The jurist, however, stayed her decision, avoiding the Utah situation where some 1,000 gay and lesbian couples married before the Supreme Court issued a stay. The Virginia case now heads to the U.S. Court of Appeals for the 4th Circuit in Richmond. The Utah case is pending before the 10th Circuit in Denver.

It is not unusual for the U.S. Supreme Court to watch how different appeals courts deal with the same issue before considering how to respond. As the final arbiter of law, the court often moves slowly and watches how lower-level jurists deal with an issue before weighing in. The court can also be responsive to changing social mores and has often tested the political waters on controversial issues from slavery in the 19th century to the role of government power during the Great Depression and in more modern times on civil rights and abortion issues.
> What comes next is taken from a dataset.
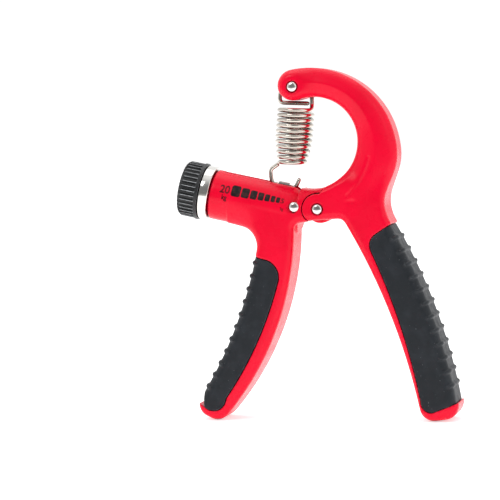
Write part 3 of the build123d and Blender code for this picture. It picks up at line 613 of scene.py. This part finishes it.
for pin_node, (spot, half, shank_radius, pin_body) in RIVETS.items():
    rivet(pin_node, 1, *spot, half, shank_radius, pin_body)
    rivet(pin_node + "_cap", -1, *spot, half, shank_radius, pin_body)


# ---------------------------------------------------------------- spring
def rounded_route(corners, radii):
    """Points of a flat line whose corners are rounded; one radius for each corner between its ends."""
    points = [np.array(corners[0])]
    for before, corner, after, radius in zip(corners, corners[1:], corners[2:], radii):
        before, corner, after = map(np.array, (before, corner, after))
        into = (before - corner) / np.linalg.norm(before - corner)
        out = (after - corner) / np.linalg.norm(after - corner)
        half = math.acos(np.clip(into @ out, -1, 1)) / 2
        reach = radius / math.tan(half)
        middle = corner + (into + out) / np.linalg.norm(into + out) * radius / math.sin(half)
        start, end = corner + into * reach - middle, corner + out * reach - middle
        turn = math.atan2(start[0] * end[1] - start[1] * end[0], start @ end)
        quarter_on = np.array((-start[1], start[0]))
        points += [middle + around(angle, start, quarter_on) for angle in np.linspace(0, turn, CORNER_POINTS)]
    points.append(np.array(corners[-1]))
    return points


def coil_point(turn):
    """Middle of the wire after that many turns, from the pivot: across, depth and up in mm."""
    share = turn / COIL_TURNS
    run = np.array(COIL_BOTTOM) - np.array(COIL_TOP)
    middle = np.array(COIL_TOP) + share * run
    side = np.array((-run[1], run[0])) / np.linalg.norm(run)
    taper = max(0.0, (turn - TAPER_START) / (COIL_TURNS - TAPER_START))
    radius = COIL_RADIUS - (COIL_RADIUS - COIL_END_RADIUS) * taper**TAPER_POWER
    angle = 2 * math.pi * turn
    flat = middle + side * radius * math.cos(angle)
    return np.array((flat[0], -radius * math.sin(angle), flat[1]))


def even_steps(points):
    """The same line with its points evenly spaced, about WIRE_STEP apart."""
    points = np.array(points)
    lengths = np.concatenate(([0], np.cumsum(np.linalg.norm(np.diff(points, axis=0), axis=1))))
    marks = np.linspace(0, lengths[-1], max(2, int(lengths[-1] / WIRE_STEP)))
    return np.stack([np.interp(marks, lengths, points[:, i]) for i in range(3)], 1)


def wire_line():
    """Whole wire from the loop's free end to the hook's, with the turn reached at each point."""
    loop = [np.array((p[0], 0, p[1])) for p in rounded_route(UPPER_LOOP, LOOP_RADII)]
    coil = [coil_point(t) for t in np.linspace(0, COIL_TURNS, int(COIL_TURNS * RINGS_PER_TURN) + 1)]
    hook_corners = [(coil[-1][0] - 0.1, coil[-1][2] - 0.5), HOOK_CORNER]
    for station, height in LOWER_HOOK_STATIONS:
        spot = BARREL_FOOT - PIVOT + station * ALONG + height * ABOVE
        hook_corners.append((spot.x, spot.z))
    hook = [np.array((p[0], 0, p[1])) for p in rounded_route(hook_corners, HOOK_RADII)]
    loop, hook = even_steps(loop), even_steps(hook)
    line = np.concatenate((loop, np.array(coil[1:-1]), hook))
    coil_turns = np.linspace(0, COIL_TURNS, len(coil))[1:-1]
    turns = np.concatenate((np.zeros(len(loop)), coil_turns, np.full(len(hook), COIL_TURNS)))
    # soften the joins of loop, coil and hook
    for _ in range(3):
        line[1:-1] = 0.25 * line[:-2] + 0.5 * line[1:-1] + 0.25 * line[2:]
    return line, turns


def wire_piece(name, line, turns, first_turn, last_turn, upper, lower, nodes):
    """Length of wire between two turns. A weight is worked out for each cross section, but nothing uses it.
    """
    keep = (turns >= first_turn) & (turns <= last_turn)
    line, turns = line[keep], turns[keep]
    start_free, end_free = first_turn < 0, last_turn > COIL_TURNS
    tangents = np.gradient(line, axis=0)
    tangents /= np.linalg.norm(tangents, axis=1)[:, None]
    normal = np.cross(tangents[0], (0, 1, 0.01))
    vertices, weights = [], []
    for index, (point, tangent) in enumerate(zip(line, tangents)):
        normal = normal - tangent * (normal @ tangent)
        normal /= np.linalg.norm(normal)
        side = np.cross(tangent, normal)
        to_start = index if start_free else len(line)
        to_end = len(line) - 1 - index if end_free else len(line)
        from_tip = min(to_start, to_end)
        radius = WIRE_RADIUS * (WIRE_TIP[from_tip] if from_tip < len(WIRE_TIP) else 1)
        for k in range(WIRE_SIDES):
            spot = point + radius * around(2 * math.pi * k / WIRE_SIDES, normal, side)
            vertices.append(place(spot[0], spot[2], -spot[1]))
            weights.append((turns[index] - turns.min()) / (turns.max() - turns.min()))
    piece = new_piece(name, vertices, tube_faces(len(line), WIRE_SIDES), SPRING)
    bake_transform(piece)
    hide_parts(*nodes)


wire = wire_line()
upper_nodes, lower_nodes = ["spring_top", "spring_middle"], ["spring_end"]
past_end = COIL_TURNS + 1
wire_piece("spring_wire_upper", *wire, -1, SHARED_TURN, "spring_top", "spring_middle", upper_nodes)
wire_piece("spring_wire_lower", *wire, SHARED_TURN, past_end, "spring_middle", "spring_end", lower_nodes)


# ---------------------------------------------------------------- ferrule and screw
FERRULE_SHOULDER = FERRULE_RADIUS - FERRULE_ROUNDING
ferrule_profile = [
    (FERRULE_START, FERRULE_BORE),
    (FERRULE_START, FERRULE_RADIUS - 0.5),
    *round_corner(FERRULE_START + FERRULE_ROUNDING, FERRULE_SHOULDER, FERRULE_ROUNDING, 180, 90),
    *round_corner(FERRULE_END - FERRULE_ROUNDING, FERRULE_SHOULDER, FERRULE_ROUNDING, 90, 0),
    (FERRULE_END, FERRULE_BORE),
]
ferrule = lathe("ferrule_ring", ferrule_profile, BARREL_FOOT, ALONG, POLISHED, 160)
stand_for(ferrule, "finger_handle", "polished_steel", "ferrule")


def threaded_screw():
    """Lead screw with its thread, from the journal in the end bearing to its seat in the knob."""
    threaded = np.arange(THREAD_START + THREAD_STEP / 2, THREAD_END, THREAD_STEP).tolist()
    rings = [*BEFORE_THREAD, *((station, None) for station in threaded), *AFTER_THREAD]
    vertices = []
    for station, plain_radius in rings:
        for k in range(SCREW_SIDES):
            angle = 2 * math.pi * k / SCREW_SIDES
            radius = plain_radius
            if radius is None:
                wave = math.cos(2 * math.pi * station / THREAD_PITCH - angle)
                radius = SCREW_RADIUS - THREAD_DEPTH * (0.5 - 0.5 * wave)
            vertices.append((BARREL_FOOT + station * ALONG + radius * around(angle, ABOVE, FRONT)) * MM)
    return new_piece("screw_thread", vertices, tube_faces(len(rings), SCREW_SIDES, flip=True), MACHINED)


stand_for(threaded_screw(), "knob", "machined_steel", "lead_screw")


# ---------------------------------------------------------------- knob
def finned_knob():
    """Adjusting knob: a plain ring, then a band of raised fins that run over its chamfered end."""
    sides = FIN_COUNT * FIN_SAMPLES
    # station along the barrel, radius, and how deep the gaps between fins are there
    profile = [
        (KNOB_START, KNOB_BORE, 0),
        (KNOB_START, KNOB_RADIUS - 0.25, 0),
        (KNOB_START + 0.15, KNOB_RADIUS - 0.05, 0),
        (KNOB_START + 0.4, KNOB_RADIUS, 0),
        (KNOB_START + 1.1, KNOB_RADIUS, 0),
        (KNOB_START + 1.35, KNOB_RADIUS - 0.05, 0),
        (KNOB_START + 1.5, KNOB_RADIUS - 0.3, 0.3),
        (KNOB_START + 1.8, FIN_RADIUS, 1),
        (KNOB_END - 1.8, FIN_RADIUS, 1),
        (KNOB_END - 1.1, FIN_RADIUS - 0.25, 1),
        (KNOB_END - 0.5, FIN_RADIUS - 0.75, 0.7),
        (KNOB_END - 0.15, FIN_RADIUS - 1.25, 0.3),
        (KNOB_END, FIN_RADIUS - 1.9, 0),
        (KNOB_END, KNOB_DISH, 0),
        (KNOB_DISH_FLOOR, KNOB_DISH, 0),
        (KNOB_DISH_FLOOR, KNOB_BORE, 0),
    ]
    vertices = []
    for station, radius, depth in profile:
        for k in range(sides):
            from_crest = abs((k / FIN_SAMPLES + 0.5) % 1 - 0.5)
            gap = float(smoothstep(*FIN_SLOPE, from_crest)) * FIN_DEPTH * depth
            out = around(2 * math.pi * k / sides, ABOVE, FRONT)
            vertices.append((BARREL_FOOT + station * ALONG + (radius - gap) * out) * MM)
    faces = tube_faces(len(profile), sides, flip=True, closed=True)
    return new_piece("knob_fins", vertices, faces, BLACK, False)


stand_for(finned_knob(), "knob", "black_plastic", "knob")


# ---------------------------------------------------------------- words of the scale
PRINT_HALF = 0.1         # mm that the print stands over the barrel's surface, and reaches under it


def scale_word(name, word, station, angle, height, width_share, material):
    """Printed word laid round the barrel, centred on that station and that angle above the front."""
    curve = bpy.data.curves.new(name, "FONT")
    curve.body = word
    curve.align_x = "CENTER"
    curve.align_y = "CENTER"
    curve.extrude = 0.02
    curve.offset = 0.012
    holder = bpy.data.objects.new(name + "_text", curve)
    bpy.context.scene.collection.objects.link(holder)
    mesh = bpy.data.meshes.new_from_object(holder.evaluated_get(bpy.context.evaluated_depsgraph_get()))
    bpy.data.objects.remove(holder)
    piece = bpy.data.objects.new(name, mesh)
    bpy.context.scene.collection.objects.link(piece)
    values = coordinates(piece)
    low, high = values.min(0), values.max(0)
    scale = height / (high[1] - low[1])
    flat = (values - (low + high) / 2) * scale
    placed = []
    for x, y, z in flat.tolist():
        turn = math.radians(angle) + y / BARREL_RADIUS
        radius = BARREL_RADIUS + (PRINT_HALF if z > 0 else -PRINT_HALF)
        spot = BARREL_FOOT + (station - x * width_share) * ALONG
        placed.append((spot + radius * around(turn, FRONT, ABOVE)) * MM)
    move_to(piece, np.array(placed))
    mesh.materials.clear()
    mesh.materials.append(material)
    stand_for(piece, "finger_handle", "print")


scale_word("scale_20", "20", 42.8, 21.0, 3.7, 0.9, RED_INK)
scale_word("scale_20_kg", "kg", 42.4, 0.6, 2.9, 0.85, RED_INK)
scale_word("scale_5", "5", 16.1, 21.6, 2.2, 1.1, FAINT_INK)
scale_word("scale_5_kg", "kg", 15.6, 2.1, 1.7, 0.9, FAINT_INK)


# ---------------------------------------------------------------- finishes of the other CAD nodes
for node_name, node_object in frame["nodes"].items():
    if not node_object.hide_render:
        node_object.data.materials.clear()
        node_object.data.materials.append(LOOKS[slot_of(node_name)])


# ---------------------------------------------------------------- studio
FLOOR_HALF = 4.0         # metres, as all of the studio
FLOOR_GAP = 0.0002       # below the lowest point of the object
OBJECT_MIDDLE = (0.0, 0.0, 0.08)

# white paper, darker in front of the object so that less light comes back up, and glowing behind it
paper = Finish("studio_paper")
white_paper = paper.mix(paper.noise(4, 2), (0.93, 0.93, 0.935), (0.97, 0.97, 0.97))
floor_split = paper.node("ShaderNodeSeparateXYZ")
paper.link(paper.where, floor_split.inputs[0])
behind = paper.spread(floor_split.outputs["Y"], -0.75, -0.32, 0, 1)
paper.colour(paper.mix(behind, (0.30, 0.30, 0.30), white_paper))
paper.link(paper.spread(behind, 0, 1, 0, 0.5), paper.shader.inputs["Emission Strength"])
paper.set(Roughness=0.85, Emission_Color=(1, 1, 1, 1))
floor_corners = [(FLOOR_HALF * x, FLOOR_HALF * y, 0) for x, y in ((-1, -1), (1, -1), (1, 1), (-1, 1))]
floor = new_piece("studio_floor", floor_corners, [(0, 1, 2, 3)], paper.material, False)
floor.location = (0, 0, cad_bounds[0][2] - FLOOR_GAP)


def soft_light(name, size, place_at, power):
    """Rectangular light aimed at the middle of the object."""
    light = bpy.data.lights.new(name, "AREA")
    light.shape = "RECTANGLE"
    light.size, light.size_y = size
    light.energy = power
    lamp = bpy.data.objects.new(name, light)
    lamp.location = place_at
    lamp.rotation_euler = (Vector(OBJECT_MIDDLE) - Vector(place_at)).to_track_quat("-Z", "Y").to_euler()
    bpy.context.scene.collection.objects.link(lamp)


soft_light("key", (0.5, 0.35), (-0.45, -0.75, 0.85), 2.4)
soft_light("fill", (0.5, 0.7), (0.75, -0.6, 0.55), 0.5)
soft_light("over", (0.8, 0.5), (0.0, 0.15, 0.9), 1.6)

# a surrounding white that is dimmer towards the front
world = bpy.data.worlds.new("studio_white")
world.use_nodes = True
sky = world.node_tree
background = sky.nodes["Background"]
direction = sky.nodes.new("ShaderNodeTexCoord")
parts = sky.nodes.new("ShaderNodeSeparateXYZ")
ramp = sky.nodes.new("ShaderNodeMapRange")
ramp.interpolation_type = "SMOOTHSTEP"
for socket_name, value in (("From Min", -0.95), ("From Max", -0.25), ("To Min", 0.22), ("To Max", 1.05)):
    ramp.inputs[socket_name].default_value = value
sky.links.new(direction.outputs["Generated"], parts.inputs[0])
sky.links.new(parts.outputs["Y"], ramp.inputs["Value"])
sky.links.new(ramp.outputs["Result"], background.inputs["Strength"])
background.inputs["Color"].default_value = (1, 1, 1, 1)
bpy.context.scene.world = world
bpy.context.scene.view_settings.view_transform = "Standard"

# ---------------------------------------------------------------- camera
CAMERA_AT = Vector((0.2055806, -0.9787647, 0.1400581))
CAMERA_RIGHT = Vector((0.9720367, 0.2334454, -0.0254537))
CAMERA_UP = Vector((0.0098344, 0.0678291, 0.9976485))
CAMERA_BACK = Vector((0.2346229, -0.9700013, 0.0636366))
lens = bpy.data.cameras.new("camera")
lens.sensor_width = 36
lens.lens = 161.25
camera = bpy.data.objects.new("camera", lens)
camera_axes = Matrix((CAMERA_RIGHT, CAMERA_UP, CAMERA_BACK)).transposed()
camera.matrix_world = Matrix.Translation(CAMERA_AT) @ camera_axes.to_4x4()
bpy.context.scene.collection.objects.link(camera)
bpy.context.scene.camera = camera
According to recent polls, U.S. society has already become more accepting of homosexuality. Slightly more than half of all Americans support same-sex marriage, compared with 27 percent who said they supported it in 1996. Seventeen states and the District of Columbia allow same-sex marriage. Even once-resistant institutions, such as the professional sports locker room, have been forced to deal with gay rights. A college football player, Michael Sam, will likely become the first openly gay man in the NFL.

When the Supreme Court in June struck down parts of the Defense of Marriage Act, it eliminated the legal bar that prevented same-sex couples from receiving the same federal benefits as heterosexual couples. In a dissent, Justice Antonin Scalia predicted proponents of same-sex marriage would use the majority decision to systematically attack state prohibitions.